Some suggested a parking garage built by the city for use by Whidbey residents and visitors would be a certain money-maker. Others said that parking should be studied on environmental grounds.

“You can’t exclude parking, because it has an environmental impact,” said Robin Adams of Langley.

Dave Hoogerwerf of Clinton, a member of the South End’s ferry advisory committee, agreed.

“You have to have parking as an option,” he said. “That’s a no-brainer.”

‘Unsustainable’

Helen Price Johnson, the county commissioner who represents South Whidbey, said the Clinton-Mukilteo route “is unsustainable, and will continue to get worse.”

She urged planners to consider the economic needs of island businesses that depend on the ferry to deliver goods and visitors.

Price Johnson also made a pitch for more parking in Mukilteo, and an improvement in other modes of transportation, including buses, so visitors can come without their cars.
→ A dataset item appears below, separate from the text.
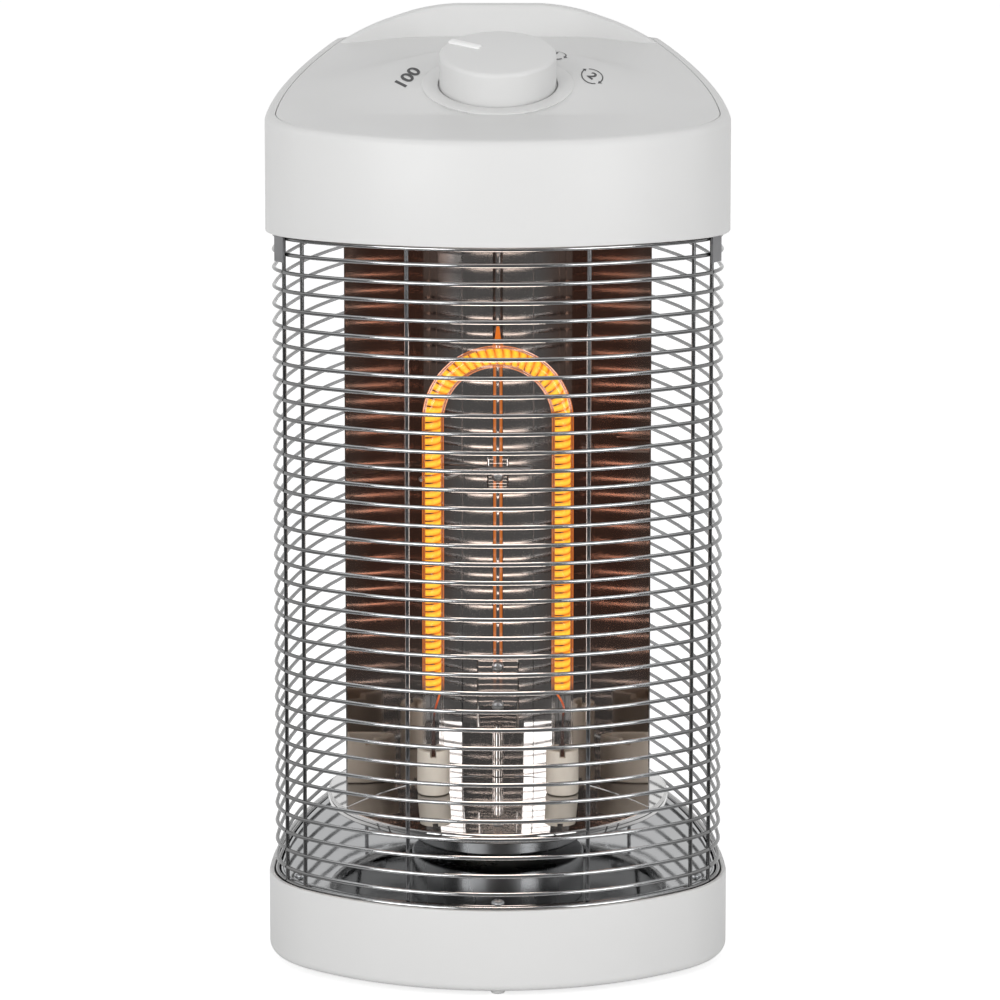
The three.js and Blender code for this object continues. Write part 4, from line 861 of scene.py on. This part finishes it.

She also pushed for an overhead pedestrian loading system, and urged ferry officials to strongly consider a second ferry slip on the Mukilteo side as soon as possible.

“It will never cost less than to do it right now,” Price Johnson said.

Current approved funding for the Mukilteo terminal project is $63 million, ferry officials said.

The timetable, sprinkled liberally with more public meetings, calls for public comments collected and an environmental impact statement obtained by 2012, a design completed by 2015 and construction completed by 2019.

The total cost has yet to be determined. Officials said that current funding likely wouldn’t cover the entire project, which may have to be completed in stages.

Options so far

Among the options being considered so far:

• Leaving the existing terminal as it is, except for repairs.

• Improving the existing site by upgrading the ferry slip, toll booths and passenger drop-off area, and improving bus and rail connections.

• Building a new pier, slip and terminal at the old World War II fuel-tank farm north of downtown Mukilteo and realigning First Street while improving bus and rail connections.

• Moving the terminal farther north, either to the site of the rail-barge pier owned by the Port of Everett, or to the south end of the port itself.

• Relocating to Edmonds, which would serve both Kingston and Clinton after either upgrading the current Edmonds terminal, or building a completely new terminal about a mile to the south.

All the options except the first would include at least one ferry slip, with an option for two; a new multi-bay transit area; a passenger pick-up and drop-off area; and holding lanes with reserved areas for bicycles, carpools and priority vehicles.

Hadley Rodero, a ferries system consultant and an organizer of the community meetings, said Friday that Wednesday’s session in Mukilteo drew more than 40 residents from Mukilteo and Whidbey Island.

She said Whidbey residents repeated concerns about parking and crossing times, while Mukilteo residents were concerned about views and other conditions downtown. She said most favored keeping the terminal in Mukilteo, although most would move it to one of two tank-farm locations outside downtown.

Rodero said the online discussion Thursday night drew about 25 participants.

“We got some great feedback,” she said. “That’s the purpose of the process.”